Job:
Nothing should be output except the lines from the one containing "ceiling down. */" through the one containing "imported = [obj", both ends included, each repeated exactly.

Data block:
────

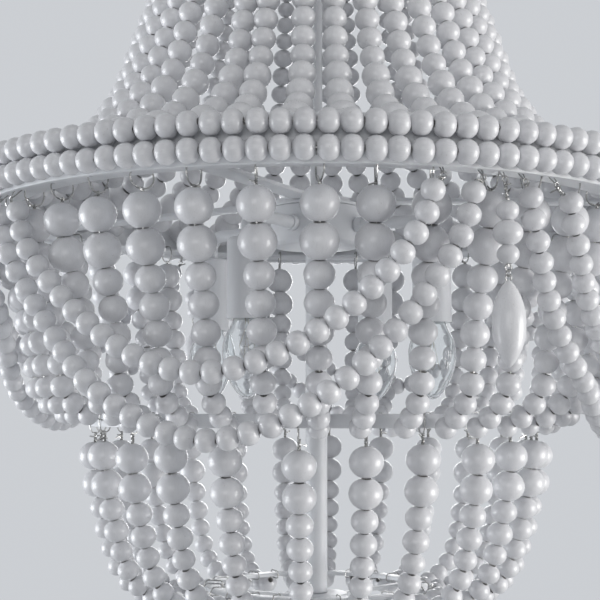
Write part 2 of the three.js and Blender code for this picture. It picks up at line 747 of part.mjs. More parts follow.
/** The bent tube from the hub's side to the top of a socket. */
function arm(index) {
  const degrees = lightAngle(index);
  const side = along(degrees);
  const start = HUB_RADIUS + CLEARANCE;
  const foot = SOCKET_TOP_Z - ARM_SEAT_DEPTH + CLEARANCE;
  const rows = [
    [start, ARM_Z, ARM_BOSS_RADIUS],
    [start + ARM_BOSS_LENGTH, ARM_Z, ARM_BOSS_RADIUS],
    [start + ARM_BOSS_LENGTH + CLEARANCE, ARM_Z, ARM_RADIUS],
  ];
  for (let step = 0; step <= BEND_STEPS; step += 1) {
    const angle = (Math.PI / 2) * (step / BEND_STEPS);
    rows.push([
      LIGHT_RADIUS - ARM_BEND_RADIUS + ARM_BEND_RADIUS * Math.sin(angle),
      ARM_Z - ARM_BEND_RADIUS + ARM_BEND_RADIUS * Math.cos(angle),
      ARM_RADIUS,
    ]);
  }
  rows.push([LIGHT_RADIUS, foot, ARM_RADIUS]);
  const stations = rows.map(([radius, z, thickness]) => ({
    centre: polar(radius, degrees, z),
    radius: thickness,
    side,
  }));
  return piece(`arm_${index + 1}`, solid(sweep(stations, ARM_SIDES)), PAINTED_METAL);
}

/** The lamp socket inside a candle sleeve. */
function socket(index) {
  const seat = ARM_RADIUS + CLEARANCE;
  const bore = CAP_RADIUS + TURNING_CLEARANCE;
  const seatFloor = SOCKET_TOP_Z - ARM_SEAT_DEPTH;
  const boreTop = seatFloor - SOCKET_FLOOR;
  const profile = [
    [0, seatFloor],
    [seat, seatFloor],
    [seat, SOCKET_TOP_Z],
    [SOCKET_RADIUS, SOCKET_TOP_Z],
    [SOCKET_RADIUS, SOCKET_FOOT_Z],
    [bore, SOCKET_FOOT_Z],
    [bore, boreTop],
    [0, boreTop],
  ];
  return piece(`socket_${index + 1}`, solid(atLight(turned(profile, LIGHT_SIDES), index)), SOCKET_PLASTIC);
}

/** The white candle sleeve with a rounded shoulder, hung on the socket. */
function sleeve(index) {
  const inner = SLEEVE_RADIUS - SLEEVE_WALL;
  const foot = SLEEVE_TOP_Z - SLEEVE_LENGTH;
  const hole = ARM_RADIUS + CLEARANCE;
  const profile = [
    [hole, SLEEVE_TOP_Z],
    [SLEEVE_RADIUS - SLEEVE_SHOULDER, SLEEVE_TOP_Z],
    [SLEEVE_RADIUS, SLEEVE_TOP_Z - SLEEVE_SHOULDER],
    [SLEEVE_RADIUS, foot],
    [inner, foot],
    [inner, SLEEVE_TOP_Z - SLEEVE_WALL],
    [hole, SLEEVE_TOP_Z - SLEEVE_WALL],
  ];
  return piece(`sleeve_${index + 1}`, solid(atLight(turned(profile, LIGHT_SIDES), index)), CANDLE_SLEEVE);
}

/** A clear candle bulb screwed up into its socket. */
function bulb(index) {
  // Shares of the glass's radius and length, from the cap to the tip
  const glassShares = [
    [0.42, 0.02],
    [0.5, 0.16],
    [0.64, 0.28],
    [0.95, 0.42],
    [1, 0.52],
    [0.88, 0.72],
    [0.5, 0.92],
    [0, 1],
  ];
  const profile = [
    [0, CAP_TOP_Z],
    [CAP_RADIUS, CAP_TOP_Z],
    [CAP_RADIUS, GLASS_TOP_Z],
    ...glassShares.map(([radiusShare, dropShare]) => [
      BULB_RADIUS * radiusShare,
      GLASS_TOP_Z - BULB_GLASS_LENGTH * dropShare,
    ]),
  ];
  return piece(`bulb_${index + 1}`, solid(atLight(turned(profile, LIGHT_SIDES), index)), CLEAR_GLASS);
}

// Bead strings

/** One quarter of the crown: strands from the small ring out to the band. */
function crownStrands(quarter) {
  const wireZ = lacingZ(CROWN_RING_Z);
  const endRadius = PLATE_INNER_RADIUS - CROWN_END_GAP;
  const endZ = HOOP_Z + CROWN_END_LIFT;
  // Shares of the way out and down, and of the way from the small bead to the large one
  const routeShares = [
    [0, 0.035, 0],
    [0.12, 0.33, 0.15],
    [0.24, 0.53, 0.28],
    [0.4, 0.746, 0.4],
    [0.62, 0.9, 0.7],
    [0.82, 0.976, 1],
    [1, 1, 1],
  ];
  const strands = [];
  const first = (quarter - 1 / 2) * BAY_ANGLE + HOOK_ANGLE / 2;
  for (let i = 0; i < HOOKS_PER_BAY; i += 1) {
    const rows = routeShares.map(([outShare, downShare, beadShare]) => [
      between(CROWN_RING_RADIUS, endRadius, outShare),
      between(wireZ, endZ, downShare),
      between(BEAD_CROWN, BEAD_LARGE, beadShare),
    ]);
    rows.unshift(hanger(CROWN_RING_RADIUS, CROWN_RING_Z));
    strands.push(strand(first + i * HOOK_ANGLE, rows));
  }
  const last = first + (HOOKS_PER_BAY - 1) * HOOK_ANGLE;
  const wire = lacing(CROWN_RING_RADIUS, wireZ, first, last, HOOK_ANGLE);
  return piece(`crown_strands_${quarter + 1}`, join([wire, ...strands]), PAINTED_BEAD);
}

/** The curtain's route as [radius, z, thickness] rows, graduated from large beads to small ones. */
function curtainRoute() {
  // Shares of the way in to the lower ring and of the way down, and of the largest bead
  const routeShares = [
    [0, -0.06, 0.9],
    [0.074, 0.163, 1],
    [0.165, 0.31, 0.84],
    [0.3, 0.55, 0.74],
    [0.34, 0.78, 0.7],
    [0.44, 0.88, 0.66],
    [1, 0.94, 0.62],
  ];
  return routeShares.map(([inShare, downShare, beadShare]) => [
    between(CURTAIN_TOP_RADIUS, CURTAIN_END_RADIUS, inShare),
    CURTAIN_START_Z - CURTAIN_SPAN_DROP * downShare,
    BEAD_LARGE * beadShare,
  ]);
}

/** One quarter of the curtain: graduated strands from the hoop's flange in to the lower ring. */
function curtainStrands(quarter) {
  const wireZ = lacingZ(FLANGE_Z);
  const strands = [];
  const first = (quarter - 1 / 2) * BAY_ANGLE + HOOK_ANGLE;
  const rows = [hanger(HOOK_RADIUS, FLANGE_Z), ...curtainRoute()];
  for (let i = 0; i < HOOKS_PER_BAY; i += 1) {
    strands.push(strand(first + i * HOOK_ANGLE, rows));
  }
  const last = first + (HOOKS_PER_BAY - 1) * HOOK_ANGLE;
  const wire = lacing(HOOK_RADIUS, wireZ, first, last, HOOK_ANGLE);
  return piece(`curtain_strands_${quarter + 1}`, join([wire, ...strands]), PAINTED_BEAD);
}

/** One quarter of the basket: strands from the lower ring in to the bottom ring. */
function basketStrands(quarter) {
  const step = BAY_ANGLE / BASKET_STRANDS_PER_BAY;
  const startRadius = LOWER_RING_RADIUS - LOWER_RING_WIDTH / 2;
  const endRadius = BOTTOM_RING_RADIUS + CLEARANCE * 2;
  const wireZ = lacingZ(LOWER_RING_Z);
  const endZ = (BOTTOM_RING_TOP_Z + BOTTOM_RING_Z) / 2;
  // Shares of the way in and down, and of the largest bead
  const routeShares = [
    [0, 0.09, 0.9],
    [0.03, 0.32, 0.96],
    [0.1, 0.56, 0.8],
    [0.2, 0.79, 0.7],
    [0.42, 1, 0.66],
  ];
  const rows = [hanger(startRadius, LOWER_RING_Z)];
  routeShares.forEach(([inShare, downShare, beadShare]) => {
    rows.push([
      between(startRadius, endRadius, inShare),
      between(wireZ, endZ, downShare),
      BEAD_LARGE * beadShare,
    ]);
  });
  const sagRadius = between(startRadius, endRadius, 3 / 4);
  rows.push([sagRadius, endZ - BASKET_END_SAG, BEAD_SMALL]);
  rows.push([endRadius, endZ, BEAD_SMALL]);
  const strands = [];
  const first = (quarter - 1 / 2) * BAY_ANGLE + step + BASKET_ANGLE;
  for (let i = 0; i < BASKET_STRANDS_PER_BAY; i += 1) {
    strands.push(strand(first + i * step, rows));
  }
  const last = first + (BASKET_STRANDS_PER_BAY - 1) * step;
  const wire = lacing(startRadius, wireZ, first, last, step);
  return piece(`basket_strands_${quarter + 1}`, join([wire, ...strands]), PAINTED_BEAD);
}

/** How far out a swag lies at a height, resting on the curtain above the row where it turns in. */
function swagRadiusAt(z) {
  const rows = curtainRoute().slice(0, -1);
  const reach = ([radius, , thickness]) => radius + thickness / 2;
  const below = rows.findIndex(([, rowZ]) => rowZ <= z);
  let surface = reach(below < 0 ? rows[rows.length - 1] : rows[0]);
  if (below > 0) {
    const [upper, lower] = [rows[below - 1], rows[below]];
    surface = between(reach(upper), reach(lower), (upper[1] - z) / (upper[1] - lower[1]));
  }
  return Math.min(surface + SWAG_BEAD / 2 + SWAG_REST_GAP, SWAG_END_RADIUS);
}

/** The share of its sag that a swag hangs down at a share of its half span, fuller than a free chain. */
function swagFall(share) {
  return Math.max(0, 1 - Math.abs(share) ** SWAG_FULLNESS.along) ** (1 / SWAG_FULLNESS.down);
}

/** A swag draped over the outside of the curtain between two hooks of one bay. */
function swag(name, bay, halfTurn, sag) {
  const topZ = HOOP_Z - SWAG_TOP_DROP;
  const stations = [];
  const add = (degrees, radius, z, thickness) => {
    const angle = bay * BAY_ANGLE + degrees;
    stations.push({ centre: polar(radius, angle, z), radius: thickness, side: polar(1, angle, 0) });
  };
  add(-halfTurn, SWAG_END_RADIUS, HOOP_Z - CLEARANCE, WIRE_RADIUS);
  add(-halfTurn, SWAG_END_RADIUS, topZ + SWAG_BEAD / 2, WIRE_RADIUS);
  for (let step = 0; step <= SWAG_STEPS; step += 1) {
    const share = Math.sin(Math.PI * (step / SWAG_STEPS - 1 / 2));
    const z = topZ - sag * swagFall(share);
    add(halfTurn * share, swagRadiusAt(z), z, SWAG_BEAD / 2);
  }
  add(halfTurn, SWAG_END_RADIUS, topZ + SWAG_BEAD / 2, WIRE_RADIUS);
  add(halfTurn, SWAG_END_RADIUS, HOOP_Z - CLEARANCE, WIRE_RADIUS);
  return piece(name, solid(sweep(stations, SWAG_SIDES)), PAINTED_BEAD);
}

/** A pendant drop where two bays meet: three beads, a short chain and an almond. */
function pendantDrop(index) {
  const profile = [[0, HOOP_Z - CLEARANCE], [WIRE_RADIUS, HOOP_Z - CLEARANCE]];
  let z = HOOP_Z - CLEARANCE - DROP_WIRE_LENGTH;
  const addBead = (radius, height) => {
    profile.push([WIRE_RADIUS, z], [radius, z - height / 4], [radius, z - (3 * height) / 4]);
    z -= height;
    profile.push([WIRE_RADIUS, z]);
  };
  addBead(DROP_BEAD / 2, DROP_BEAD);
  z -= CLEARANCE;
  addBead(DROP_BEAD_LARGE / 2, DROP_BEAD_LARGE_HEIGHT);
  z -= CLEARANCE;
  addBead(DROP_BEAD / 2, DROP_BEAD);
  z -= DROP_LINK_LENGTH;
  // Shares of the almond's radius and length, from its top to its tip
  const almondShares = [[0.55, 0.1], [0.95, 0.32], [1, 0.55], [0.72, 0.82], [0, 1]];
  profile.push([WIRE_RADIUS, z]);
  almondShares.forEach(([radiusShare, dropShare]) => {
    profile.push([DROP_ALMOND_RADIUS * radiusShare, z - DROP_ALMOND_LENGTH * dropShare]);
  });
  const centre = polar(DROP_RADIUS, (index + 1 / 2) * BAY_ANGLE, 0);
  const geometry = turned(profile, DROP_SIDES).translate(centre.x, centre.y, 0);
  return piece(`pendant_drop_${index + 1}`, solid(geometry), PAINTED_BEAD);
}

// The whole chandelier

/** Every piece, from the ceiling down. */
function chandelier() {
  const group = new THREE.Group();
  group.add(ceilingBracket(), canopy(), canopyNipple(), collarLoop());
  for (let link = 0; link < LINKS; link += 1) group.add(chainLink(link));
  group.add(topLoop(), upperRod(), crownRing(), hoop());
  group.add(bandRow("band_row_lower", 0), bandRow("band_row_upper", 1));
  group.add(spider(), hubCup(), hubCover(), lowerPost(), lowerRing(), bottomFrame(), finial());
  for (let bay = 0; bay < BAYS; bay += 1) {
    group.add(arm(bay), socket(bay), sleeve(bay), bulb(bay));
    group.add(crownStrands(bay), curtainStrands(bay), basketStrands(bay));
    group.add(swag(`upper_swag_${bay + 1}`, bay, UPPER_SWAG_HALF_ANGLE, UPPER_SWAG_SAG));
    group.add(swag(`lower_swag_${bay + 1}`, bay, LOWER_SWAG_HALF_ANGLE, LOWER_SWAG_SAG));
    group.add(pendantDrop(bay));
  }
  return group;
}

export default chandelier();
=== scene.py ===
"""Beaded chandelier: strings of painted wooden beads on a white metal frame with four candle lights.

Lengths in the classes are millimetres, with +Z up, z = 0 on the ceiling and the front towards -Y. Angles are
degrees round the rod, counted from the front towards +X. Shells.piece turns millimetres into metres.
"""

import logging
import math
from collections.abc import Sequence
from dataclasses import dataclass
from enum import Enum

import bmesh
import bpy
import numpy as np
from mathutils import Matrix, Vector


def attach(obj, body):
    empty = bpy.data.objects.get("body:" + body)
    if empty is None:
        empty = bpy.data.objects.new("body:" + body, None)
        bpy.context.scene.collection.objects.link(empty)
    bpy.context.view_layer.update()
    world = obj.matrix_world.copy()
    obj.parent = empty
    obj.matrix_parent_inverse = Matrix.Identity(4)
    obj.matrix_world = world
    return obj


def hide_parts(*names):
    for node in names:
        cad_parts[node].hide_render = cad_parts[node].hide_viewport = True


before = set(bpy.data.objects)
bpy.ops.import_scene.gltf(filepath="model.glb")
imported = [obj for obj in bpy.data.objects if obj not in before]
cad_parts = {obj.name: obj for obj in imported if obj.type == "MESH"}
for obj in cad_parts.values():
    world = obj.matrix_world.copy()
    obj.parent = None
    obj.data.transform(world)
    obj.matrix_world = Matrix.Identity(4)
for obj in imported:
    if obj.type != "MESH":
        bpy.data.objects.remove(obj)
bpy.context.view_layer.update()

LOG = logging.getLogger("chandelier")
METRES = 0.001
FULL_TURN = 360.0
BAYS = 4
HOOKS_PER_BAY = 10
BAY_ANGLE = FULL_TURN / BAYS
HOOK_ANGLE = BAY_ANGLE / HOOKS_PER_BAY
STRINGS = BAYS * HOOKS_PER_BAY
FRONT, RIGHT, UP = (0.0, -1.0, 0.0), (1.0, 0.0, 0.0), (0.0, 0.0, 1.0)
PATH_STEP = 0.5
CRISP_ANGLE = 38.0
GLASS_CRISP_ANGLE = 60.0
ANY_PHASE = 6.28
TINY = 1e-9

# Heights that more than one sub-assembly uses
CROWN_RING_Z = -172.8
HOOP_Z = -479.1
LOWER_RING_Z = -644.8

CEILING_BODY = "ceiling_mount"
LIGHT_BODY = "chandelier"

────

Output:
/** Every piece, from the ceiling down. */
function chandelier() {
  const group = new THREE.Group();
  group.add(ceilingBracket(), canopy(), canopyNipple(), collarLoop());
  for (let link = 0; link < LINKS; link += 1) group.add(chainLink(link));
  group.add(topLoop(), upperRod(), crownRing(), hoop());
  group.add(bandRow("band_row_lower", 0), bandRow("band_row_upper", 1));
  group.add(spider(), hubCup(), hubCover(), lowerPost(), lowerRing(), bottomFrame(), finial());
  for (let bay = 0; bay < BAYS; bay += 1) {
    group.add(arm(bay), socket(bay), sleeve(bay), bulb(bay));
    group.add(crownStrands(bay), curtainStrands(bay), basketStrands(bay));
    group.add(swag(`upper_swag_${bay + 1}`, bay, UPPER_SWAG_HALF_ANGLE, UPPER_SWAG_SAG));
    group.add(swag(`lower_swag_${bay + 1}`, bay, LOWER_SWAG_HALF_ANGLE, LOWER_SWAG_SAG));
    group.add(pendantDrop(bay));
  }
  return group;
}

export default chandelier();
=== scene.py ===
"""Beaded chandelier: strings of painted wooden beads on a white metal frame with four candle lights.

Lengths in the classes are millimetres, with +Z up, z = 0 on the ceiling and the front towards -Y. Angles are
degrees round the rod, counted from the front towards +X. Shells.piece turns millimetres into metres.
"""

import logging
import math
from collections.abc import Sequence
from dataclasses import dataclass
from enum import Enum

import bmesh
import bpy
import numpy as np
from mathutils import Matrix, Vector


def attach(obj, body):
    empty = bpy.data.objects.get("body:" + body)
    if empty is None:
        empty = bpy.data.objects.new("body:" + body, None)
        bpy.context.scene.collection.objects.link(empty)
    bpy.context.view_layer.update()
    world = obj.matrix_world.copy()
    obj.parent = empty
    obj.matrix_parent_inverse = Matrix.Identity(4)
    obj.matrix_world = world
    return obj


def hide_parts(*names):
    for node in names:
        cad_parts[node].hide_render = cad_parts[node].hide_viewport = True


before = set(bpy.data.objects)
bpy.ops.import_scene.gltf(filepath="model.glb")
imported = [obj for obj in bpy.data.objects if obj not in before]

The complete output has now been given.